Of course you could call the police but, ignoring the practicalities about time considerations, all you’re doing there is passing the buck to someone else whilst keeping your own hands ‘clean’.
“Never get involved in a domestic” is a commonly held view, but it’s not one I subscribe to.
Remember the Saachi incident when he was strangling his wife and people just took pictures?
As to conciencious objectors I certainly admire the bravery of those who still acted as stretcher bearers or in other non-combat roles. I’m not suggesting it’s a cowardice thing, but I do think that pacifism can often be indistinguishable from “choosing the side of the oppressor” or being the proverbial good man who does nothing in the face of evil.
Hello.
> Scildfreja Unnýðnes (related to the comic page 3).
That explains a lot about Golden David Aurini…
Hmm, if Madam Hardy is so interested in fostering her “ideas”, why does not she try to get elected in some kind of political instance ? (according to her own paradigm, it would allow her a third time the right to vote.
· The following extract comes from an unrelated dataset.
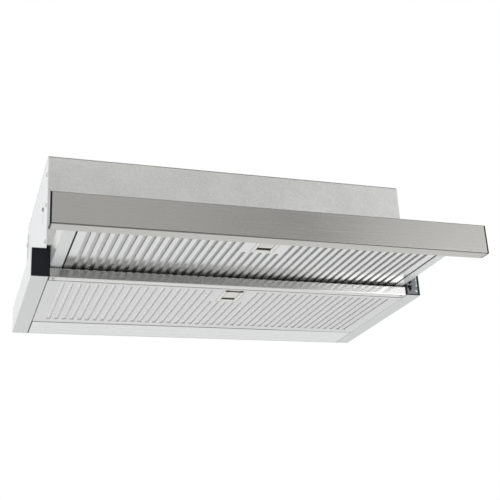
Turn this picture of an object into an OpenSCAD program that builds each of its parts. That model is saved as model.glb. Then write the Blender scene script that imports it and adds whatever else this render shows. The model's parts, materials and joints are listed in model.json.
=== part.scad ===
// Pull out range hood for a 60 cm wall cabinet.
// Origin: middle of the bottom edge of the back panel, on the wall plane.
// +X to the right seen from the kitchen, +Y to the wall, +Z up. Shown with the tray pulled out.

/* [Body] */
// Overall width of the lower section
hood_w = 598; // [500:1:900]
// Depth of the body, from the wall to its front plane
body_d = 285; // [275:1:320]
// Height of the body
body_h = 184; // [176:1:260]
// Height of the wide lower section
lower_h = 43; // [38:1:46]
// Step on each side from the lower section to the box that slips into the cabinet
box_inset = 20; // [18:0.5:30]
// Thickness of the body sheet
sheet_t = 0.8; // [0.6:0.1:1.0]
// Inner radius of the sheet bends
bend_r = 0.8; // [0.5:0.1:1.2]
// Width of the bottom flange of a side panel
bottom_flange_w = 24.5; // [23:0.5:26]
// Height of the upturned edge of that flange
return_h = 8; // [7:0.5:10]
// Width of the flange that carries the top panel
top_flange_w = 12; // [8:1:20]
// Depth of the folded edges of the upper front sheet
front_fold_d = 14; // [8:1:15]

/* [Cabinet fixing holes] */
// Distance of the front hole from the front plane
fixing_y = 52; // [40:1:80]
// Distance between the two holes of a side
fixing_spacing = 192; // [160:1:200]
// Height of the holes
fixing_z = 122; // [100:1:150]
// Diameter of the holes
fixing_d = 5; // [4:0.5:6]
// Length of the slot under the front hole
fixing_slot_l = 18; // [10:1:45]

/* [Front strip and corner caps] */
// Height of the strip under the tray
strip_h = 14; // [11:0.5:15]
// Depth of the strip's bottom flange
strip_flange_d = 12; // [8:0.5:13]
// Depth of the strip's top flange
strip_top_d = 8; // [6:0.5:10]
// How far a corner cap reaches past the bottom flange
cap_reach = 1.5; // [1:0.1:1.5]
// Depth of a corner cap in its channel
cap_d = 12; // [8:1:16]
// Wall thickness of the caps
cap_wall = 2; // [1.5:0.1:2.5]
// Width of the raised border round a cap
cap_border = 2.6; // [2:0.1:3.2]
// Clearance round pieces that plug in
plug_gap = 0.1; // [0.1:0.05:0.2]

/* [Controls] */
// Depth of the label plate behind the bezel
label_recess = 1.4; // [1.2:0.1:1.8]
// Width of the bezel round the labels
window_rim = 1.6; // [1.4:0.1:2.6]
// Radius of the bezel window's corners
window_r = 1.2; // [0.6:0.1:2]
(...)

Fantabulous !) I mean, remaking the world, a lot of people do it with friends, around some alcohol and/or food. It is generally ok. But putting it on the public place that is the Web, with “arguments” so capillotracted that you may loose all your hair on them, is just a bother, or even an annoyance. That does not promote your ideas, that just make you look unpleasant (feel the power of this euphemism).
Side note : here is a picture of a current campaign for security policies in the public transportations of Paris.
http://www.ratp.fr/en/upload/docs/image/jpeg/2016-08/consigne_ratp_n6.jpg
Mysandry + White Genocide ! Horror ! (and sarcasm)
Have a nice day.
@Occasional Reader
A tragedy in three acts!
Here in San Francisco, we don’t bother with the romance or the drama.
It’s just 10 letters: “Mind the Gap.”
@ Kat
I don’t know about ‘mind the gap’ but from personal experience I think the warning should be “Don’t lean over to look at the mice”.